Net other income was $95,549 and $381,029 for the nine months ended September 30, 2025, and 2024, respectively. For the nine months ended September 30, 2025, net other income mainly consisted of related party other income of $31,697, gain on disposal of investment of $39,800 and interest income of $7,085. For the nine months ended September 30, 2024, net other income mainly consisted of related party other income of $35,565, gain on disposal of investments of $324,917 and interest income of $16,828.

Net loss

Net loss was $1,722,930 and $1,168,983 for the nine months ended September 30, 2025, and 2024, respectively. The increase in net loss was mainly due to a decrease in service business revenue and gains on disposal of investments.

Net loss attributable to non-controlling interest

The Company recorded net loss attributable to noncontrolling interest in the consolidated statements of operations for a non-controlling interest (the "NCI") of a consolidated subsidiary, Forward Win International Limited ("FWIL"), which is principally engaged in trading and leasing of properties in Hong Kong.

The Company had been a 60% shareholder of FWIL since its inception.

On April 15, 2024, the Company acquired the remaining 40% shares of FWIL from the NCI by the distribution of 40% of FWIL's real estate properties for consideration of its acquisition and settlement of a loan from the NCI (the "Acquisition").

After the Acquisition, FWIL becomes the wholly owned subsidiary of the Company, and hence no profit or loss was attributable to the NCI thereafter.

The Company recorded a net loss attributable to the NCI of $10,543 for the nine months ended September 30, 2024.

There were no seasonal aspects that had a material effect on the financial condition or the results of operations of the Company.

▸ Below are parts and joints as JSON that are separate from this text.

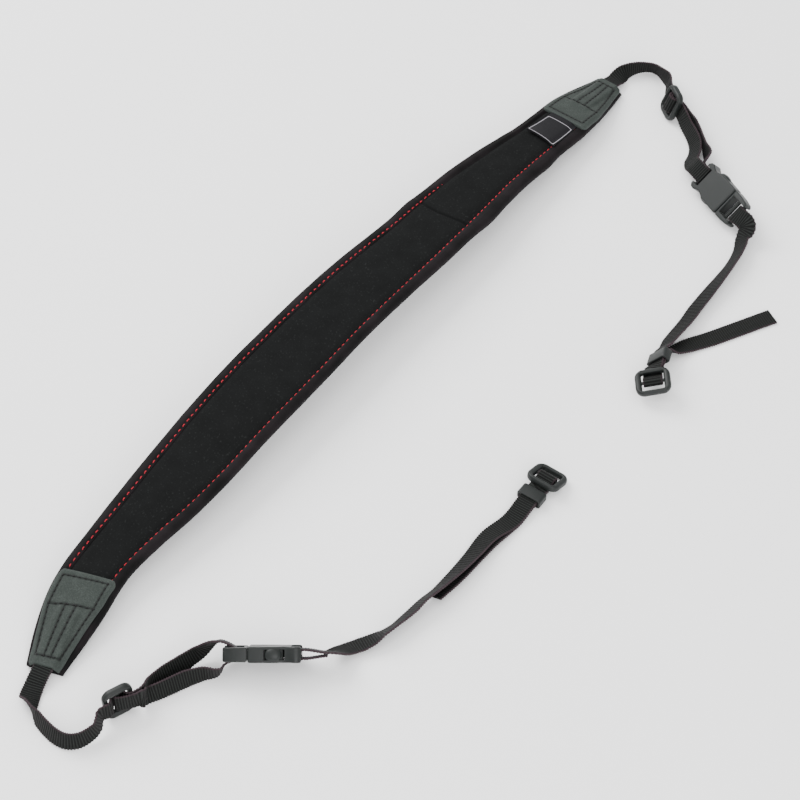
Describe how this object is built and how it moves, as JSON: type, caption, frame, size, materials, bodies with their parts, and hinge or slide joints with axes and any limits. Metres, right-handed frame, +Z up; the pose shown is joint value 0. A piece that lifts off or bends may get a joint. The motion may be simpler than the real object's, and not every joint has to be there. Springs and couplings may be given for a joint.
{
  "type": "camera neck strap",
  "caption": "Padded camera neck strap laid out flat: arched bound pad, stitched end patches, webbing leads with sliders, side-release buckles, and tails with keepers and tri-glides.",
  "frame": {"origin": "on the surface the strap lies on, under the middle of the strap's bounding box", "axes": "+X along the neck pad from the near end to the far end, +Y towards the side the pad bows to, away from the tails, +Z up"},
  "size_m": [0.5538, 0.2076, 0.0264],
  "materials": {
    "pad_fabric": "near-black brushed stretch fabric over foam",
    "binding_fabric": "black smooth knitted binding",
    "patch_leather": "dark grey-green matt suede-like leather",
    "label_fabric": "black woven tape with a thin pale border",
    "webbing": "dark grey cross-ribbed woven webbing",
    "black_plastic": "dark grey moulded plastic, satin"
  },
  "bodies": {
    "root": {"neck_pad": "pad_fabric", "edge_binding_outer": "binding_fabric", "edge_binding_inner": "binding_fabric", "label_tab": "label_fabric", "end_patch_near": "patch_leather", "end_patch_far": "patch_leather", "lead_web_near": "webbing", "lead_web_far": "webbing", "tail_web_near": "webbing", "tail_web_far": "webbing", "slider_near": "black_plastic", "slider_far": "black_plastic", "keeper_near": "black_plastic", "keeper_far": "black_plastic", "triglide_near": "black_plastic", "triglide_far": "black_plastic", "buckle_female_near": "black_plastic", "buckle_male_near": "black_plastic", "buckle_female_far": "black_plastic", "buckle_male_far": "black_plastic"}
  },
  "joints": []
}
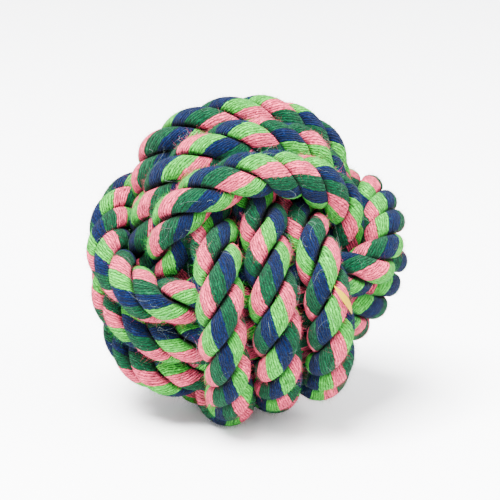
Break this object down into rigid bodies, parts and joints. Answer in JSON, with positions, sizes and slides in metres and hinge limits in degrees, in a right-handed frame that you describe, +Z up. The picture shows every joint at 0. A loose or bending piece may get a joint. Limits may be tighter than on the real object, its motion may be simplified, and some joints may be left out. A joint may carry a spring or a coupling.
{
  "type": "rope ball dog toy",
  "caption": "Ball-shaped dog toy wound from one thick twisted cotton rope, with bundled turns that pass over and under each other round a core.",
  "frame": {"origin": "middle of the ball's outline, on the plane it rests on", "axes": "+Z up; the three upright front turns face -Y, with the ball lying as it does in the picture"},
  "size_m": [0.0802, 0.0784, 0.0814],
  "materials": {
    "cotton_rope": "twisted cotton yarn in dark green, navy, light green and pink, matt and fluffy",
    "core": "leftover dyed cotton yarn wound into a ball, matt",
    "end_seal": "set adhesive soaked into the yarn, dull",
    "yellow_thread": "smooth flat yellow thread, satin"
  },
  "bodies": {
    "root": {"wound_rope": "cotton_rope", "core_ball": "core", "rope_end_seal_start": "end_seal", "rope_end_seal_finish": "end_seal", "yellow_thread": "yellow_thread"}
  },
  "joints": []
}
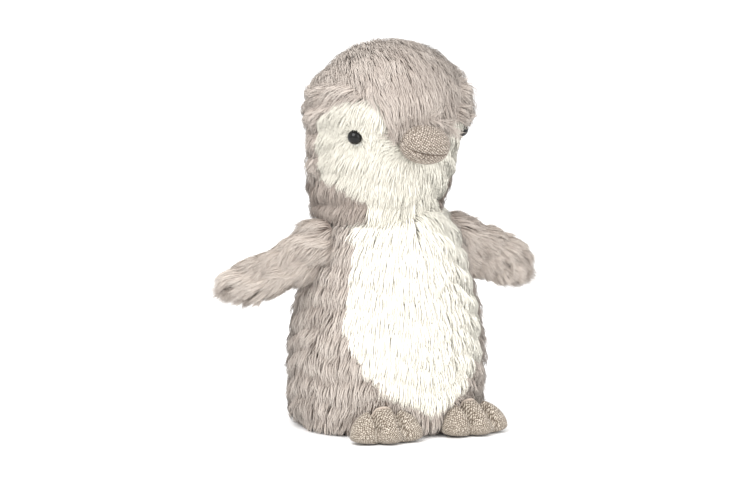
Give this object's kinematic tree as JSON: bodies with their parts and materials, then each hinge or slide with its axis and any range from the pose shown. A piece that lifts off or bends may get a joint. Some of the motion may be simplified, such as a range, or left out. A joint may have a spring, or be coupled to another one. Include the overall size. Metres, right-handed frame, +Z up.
{
  "type": "plush penguin",
  "caption": "Standing plush penguin with a round head, white face and belly, stuffed beak, flat wings held out and padded feet, weighted base.",
  "frame": {"origin": "middle of the flat base, on the surface that the penguin stands on", "axes": "+Z up, the penguin faces -Y, +X towards its left wing"},
  "size_m": [0.1874, 0.1088, 0.2],
  "materials": {
    "taupe_plush": "long-pile plush, taupe",
    "white_plush": "long-pile plush, warm white",
    "woven_linen": "coarse woven cloth with a pale metallic thread",
    "fibre_filling": "loose polyester fibre",
    "eye_bead": "black, glossy",
    "washer_plastic": "natural",
    "thread": "sewing thread",
    "pouch_cloth": "thin plain cloth",
    "pellets": "natural plastic beads"
  },
  "bodies": {
    "torso": {"back_panel_left": "taupe_plush", "back_panel_right": "taupe_plush", "belly_panel": "white_plush", "base_panel": "taupe_plush", "torso_stuffing": "fibre_filling", "bean_pouch": "pouch_cloth", "bean_pellets": "pellets"},
    "neck": {"neck_stuffing": "fibre_filling"},
    "head": {"crown_gusset": "taupe_plush", "head_side_left": "taupe_plush", "head_side_right": "taupe_plush", "face_panel_left": "white_plush", "face_panel_right": "white_plush", "head_stuffing": "fibre_filling", "beak_upper_panel": "woven_linen", "beak_lower_panel": "woven_linen", "beak_wadding": "fibre_filling", "eye_left": "eye_bead", "eye_right": "eye_bead", "eye_washer_left": "washer_plastic", "eye_washer_right": "washer_plastic"},
    "wing_left": {"wing_front_left": "taupe_plush", "wing_back_left": "taupe_plush", "wing_wadding_left": "fibre_filling"},
    "wing_right": {"wing_front_right": "taupe_plush", "wing_back_right": "taupe_plush", "wing_wadding_right": "fibre_filling"},
    "foot_left": {"foot_sole_left": "woven_linen", "foot_upper_left": "woven_linen", "foot_wadding_left": "fibre_filling", "toe_stitching_left": "thread"},
    "foot_right": {"foot_sole_right": "woven_linen", "foot_upper_right": "woven_linen", "foot_wadding_right": "fibre_filling", "toe_stitching_right": "thread"}
  },
  "joints": [
    {"name": "neck_turn", "type": "hinge", "parent": "torso", "child": "neck", "pos_m": [0, 0, 0.114], "axis": [0, 0, 1], "range_deg": [-35, 35], "stiffness_Nm_per_rad": 0.3},
    {"name": "neck_nod", "type": "hinge", "parent": "neck", "child": "head", "pos_m": [0, 0, 0.114], "axis": [1, 0, 0], "range_deg": [-10, 10], "stiffness_Nm_per_rad": 0.3},
    {"name": "wing_left_flap", "type": "hinge", "parent": "torso", "child": "wing_left", "pos_m": [0.0475, 0.002, 0.092], "axis": [0.1219, -0.9925, 0], "range_deg": [-15, 50], "stiffness_Nm_per_rad": 0.04},
    {"name": "wing_right_flap", "type": "hinge", "parent": "torso", "child": "wing_right", "pos_m": [-0.0475, 0.002, 0.092], "axis": [0.1219, 0.9925, 0], "range_deg": [-15, 50], "stiffness_Nm_per_rad": 0.04},
    {"name": "foot_left_flex", "type": "hinge", "parent": "torso", "child": "foot_left", "pos_m": [0.0245, -0.043, 0.016], "axis": [-1, 0, 0], "range_deg": [0, 20], "stiffness_Nm_per_rad": 0.02},
    {"name": "foot_right_flex", "type": "hinge", "parent": "torso", "child": "foot_right", "pos_m": [-0.0245, -0.043, 0.016], "axis": [-1, 0, 0], "range_deg": [0, 20], "stiffness_Nm_per_rad": 0.02}
  ]
}
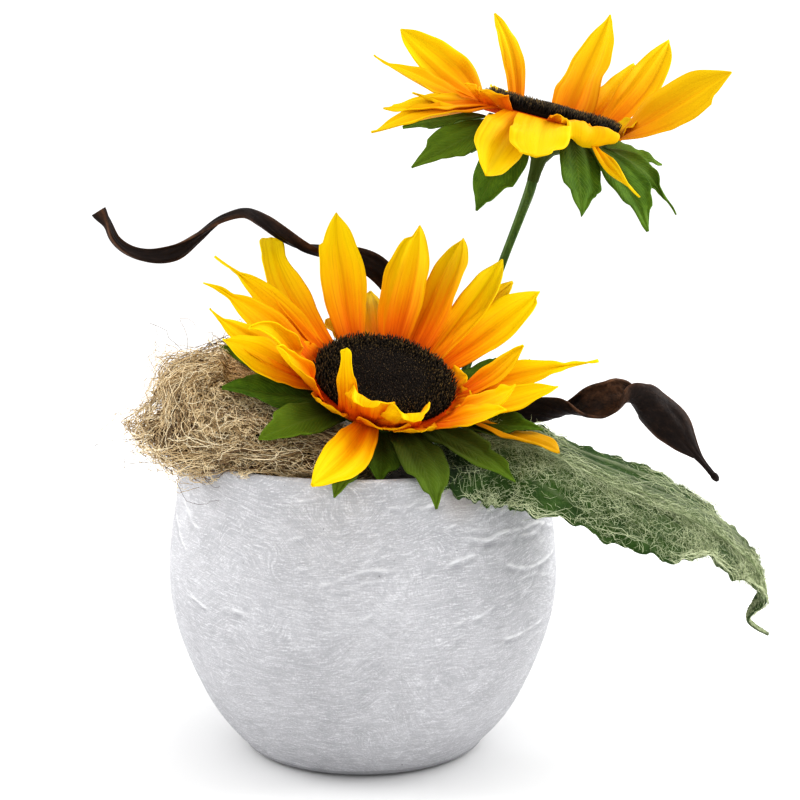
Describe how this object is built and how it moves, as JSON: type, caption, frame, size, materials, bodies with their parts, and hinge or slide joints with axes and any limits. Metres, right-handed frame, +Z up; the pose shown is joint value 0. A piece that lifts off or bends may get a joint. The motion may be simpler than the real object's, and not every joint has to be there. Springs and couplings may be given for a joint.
{
  "type": "potted sunflower arrangement",
  "caption": "Large sunflowers, a woolly leaf, twisted dry pods and a ball of dry fibre standing in foam in a round grey pot.",
  "frame": {"origin": "centre of the flat underside of the pot", "axes": "+Z up along the pot's axis, -Y towards the side that the front flower faces, +X to that viewer's right"},
  "size_m": [0.2571, 0.177, 0.2873],
  "materials": {
    "pot_finish": "matt, rough brushed coat with paler strokes and faint creases",
    "florist_foam": "dry, porous and nearly black",
    "dry_fibre": "dull tan plant fibre",
    "woolly_leaf": "green leaf under dense whitish wool",
    "dry_pod": "dark brown, dry, slightly glossy",
    "stem_green": "dull green",
    "sepal_green": "soft green leaf cloth",
    "petal_yellow": "thin cloth, orange at the root and yellow at the tip",
    "floret_brown": "short dark brown bristles"
  },
  "bodies": {
    "root": {"pot": "pot_finish", "foam": "florist_foam", "fibre_nest": "dry_fibre", "woolly_leaf": "woolly_leaf", "pod_left": "dry_pod", "pod_right": "dry_pod", "front_stem": "stem_green", "back_stem": "stem_green", "front_petals": "petal_yellow", "back_petals": "petal_yellow", "front_disc": "floret_brown", "back_disc": "floret_brown", "front_calyx": "sepal_green", "back_calyx": "sepal_green"}
  },
  "joints": []
}
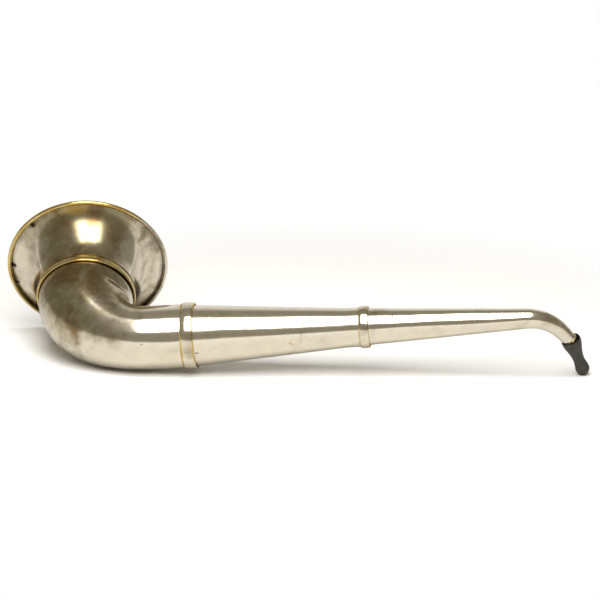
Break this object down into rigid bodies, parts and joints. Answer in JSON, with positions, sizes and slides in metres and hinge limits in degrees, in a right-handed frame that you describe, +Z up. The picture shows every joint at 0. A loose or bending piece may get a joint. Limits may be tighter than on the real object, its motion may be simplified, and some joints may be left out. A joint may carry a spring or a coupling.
{
  "type": "ear trumpet",
  "caption": "Take-apart ear trumpet: a rolled-rim bell on a bent elbow, a long tapered horn and a gooseneck with a hard-rubber ear tip.",
  "frame": {"origin": "on the surface that the trumpet lies on, below the middle of its whole box", "axes": "+Z up from that surface, +X along the long horn towards the ear tip, +Y towards the bell's mouth"},
  "size_m": [0.4502, 0.1361, 0.1148],
  "materials": {
    "nickel_plate": "nickel plate over brass, polished, with olive-brown tarnish",
    "worn_nickel_band": "nickel plate worn through to brass at the edges",
    "worn_brass": "bare polished brass with brown tarnish",
    "bare_brass": "dull brass, not plated",
    "hard_rubber": "turned hard rubber, satin, greyed with age"
  },
  "bodies": {
    "elbow": {"elbow": "nickel_plate", "elbow_collar": "worn_nickel_band"},
    "neck_sleeve": {"neck_sleeve": "bare_brass"},
    "bell": {"bell": "nickel_plate", "bell_rim_wire": "bare_brass", "neck_collar": "worn_brass"},
    "horn_sleeve": {"horn_sleeve": "bare_brass"},
    "horn": {"horn": "nickel_plate", "horn_collar": "worn_nickel_band"},
    "gooseneck_sleeve": {"gooseneck_sleeve": "bare_brass"},
    "gooseneck": {"gooseneck": "nickel_plate", "gooseneck_cap": "worn_brass", "nipple": "bare_brass"},
    "ear_tip_bush": {"ear_tip_bush": "bare_brass"},
    "ear_tip": {"ear_tip": "hard_rubber"}
  },
  "joints": [
    {"name": "bell_turn", "type": "hinge", "parent": "elbow", "child": "neck_sleeve", "pos_m": [-0.15923, 0.00438, 0.04151], "axis": [-0.0998, 0.9183, 0.383], "continuous": true},
    {"name": "bell_pull", "type": "slide", "parent": "neck_sleeve", "child": "bell", "axis": [-0.0998, 0.9183, 0.383], "range_m": [0, 0.02]},
    {"name": "horn_pull", "type": "slide", "parent": "elbow", "child": "horn_sleeve", "axis": [0.997, 0, 0.0777], "range_m": [0, 0.03]},
    {"name": "horn_turn", "type": "hinge", "parent": "horn_sleeve", "child": "horn", "pos_m": [-0.07335, -0.04291, 0.02808], "axis": [0.997, 0, 0.0777], "continuous": true},
    {"name": "gooseneck_pull", "type": "slide", "parent": "horn", "child": "gooseneck_sleeve", "axis": [0.997, 0, 0.0777], "range_m": [0, 0.03]},
    {"name": "gooseneck_turn", "type": "hinge", "parent": "gooseneck_sleeve", "child": "gooseneck", "pos_m": [0.05766, -0.04291, 0.03828], "axis": [0.997, 0, 0.0777], "continuous": true},
    {"name": "ear_tip_pull", "type": "slide", "parent": "gooseneck", "child": "ear_tip_bush", "axis": [0.337, 0.3215, -0.8849], "range_m": [0, 0.015]},
    {"name": "ear_tip_turn", "type": "hinge", "parent": "ear_tip_bush", "child": "ear_tip", "pos_m": [0.21024, -0.03591, 0.03034], "axis": [0.337, 0.3215, -0.8849], "continuous": true}
  ]
}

Other than as disclosed elsewhere in this Quarterly Report, we are not aware of any trends, uncertainties, demands, commitments or events for the nine months ended September 30, 2025 that are reasonably likely to have a material adverse effect on our financial condition, changes in our financial condition, revenues or expenses, results of operations, liquidity, capital expenditures or capital resources, or that would cause the disclosed financial information to be not necessarily indicative of future operating results or financial conditions.

Off-Balance Sheet Arrangements

We have no significant off-balance sheet arrangements that have or are reasonably likely to have a current or future effect on our financial condition, changes in our financial condition, revenues or expenses, results of operations, liquidity, capital expenditures or capital resources that are material to our stockholders as of September 30, 2025.

Contractual Obligations

As of September 30, 2025, one of our subsidiaries has an operating lease agreement for one office space in Hong Kong with a non-cancellable term of two years from March 15, 2023, to March 14, 2025, and a cancellable term of one year from March 15, 2025, to March 14, 2026.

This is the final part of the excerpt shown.